With a population of more than 70 million and in excess of 14 million tourists to the country annually, Turkey is clearly an important country with great potential for jewellery sales. Its economy has posted a powerful performance in recent years. Turkish Finance Minister Ali Babacan this week said the economy expanded by 8.9 percent in 2010, and by 11 percent in the first quarter of this year. However, he expects growth to fall back to 5 percent or less next year. That would, nonetheless, be a strong showing given the anaemic growth seen in the United States and the European Union countries.
Gold demand in Turkey rose seven percent to 17.4 tons, and reached a record high figure in the second quarter of 2011, according to report by the World Gold Council. Meanwhile, investment demand for gold in Turkey registered the strongest rate of growth in any market globally. “Demand almost doubled to 13.6 tons, equal to a 144-percent rise in value to 1 billion Turkish liras ($560 million),” the report said.
Turkey, together with India and China, together account for almost 60 percent of global jewellery demand. The World Gold Council said that the three countries generated a combined growth for gold of 16 percent when compared with the same period a year earlier, despite a low demand in other countries, particularly in the West.

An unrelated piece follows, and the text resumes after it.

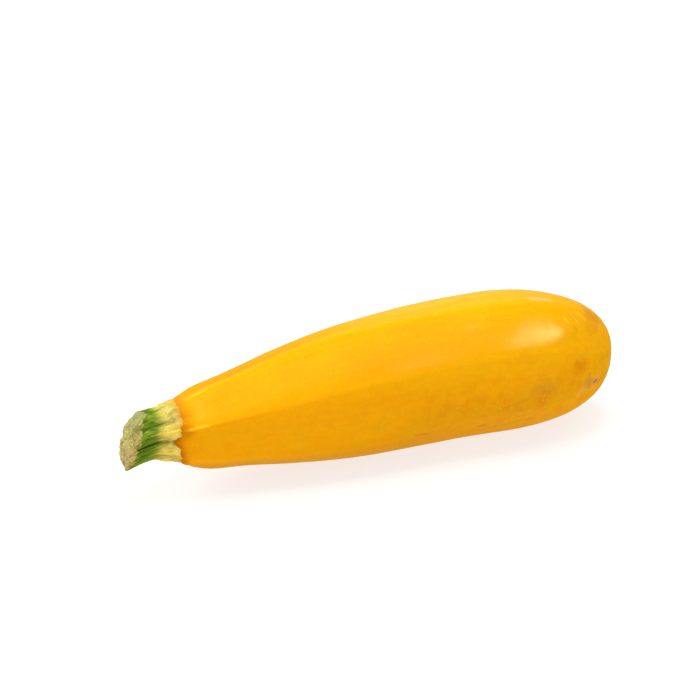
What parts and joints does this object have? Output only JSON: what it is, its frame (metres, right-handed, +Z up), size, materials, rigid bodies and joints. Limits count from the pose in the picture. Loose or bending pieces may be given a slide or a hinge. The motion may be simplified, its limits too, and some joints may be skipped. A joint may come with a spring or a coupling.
{
  "type": "zucchini",
  "caption": "Whole yellow zucchini, a long ridged fruit that thickens and bends towards its blossom end, with a short fluted stem, lying on its side.",
  "frame": {"origin": "on the surface the zucchini lies on, under the middle of its box", "axes": "+Z up, +X along the fruit from the cut stem to the blossom end, and the fruit bends in the horizontal plane with both ends towards -Y"},
  "size_m": [0.1872, 0.0538, 0.0521],
  "materials": {
    "skin": "smooth waxy skin, golden yellow to orange, soft gloss, faint pale dots, a few dull scuffs and brown marks",
    "stem": "fibrous, green near the cut and cream yellow at the foot, with a dry khaki cut face"
  },
  "bodies": {
    "root": {"fruit": "skin", "stem": "stem"}
  },
  "joints": []
}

Turkey has the capacity to produce 400 tons of gold and 200 tons of silver annually, however this capacity is not fully utilized.
However, the rising price of gold is having a severe impact on the country's jewellery sellers, said Mustafa Bulcent who runs a small store in Istanbul's famous bazaar. "I would say that sales are down by two-thirds in the last few months. “Even everyday jewellery can be regarded as a something of a luxury. People are not happy to buy the typical gold chains, bracelets and necklaces so much. They tell me that prices are too high and they are waiting for them to fall, but I say that prices are only rising and that they are also a good investment."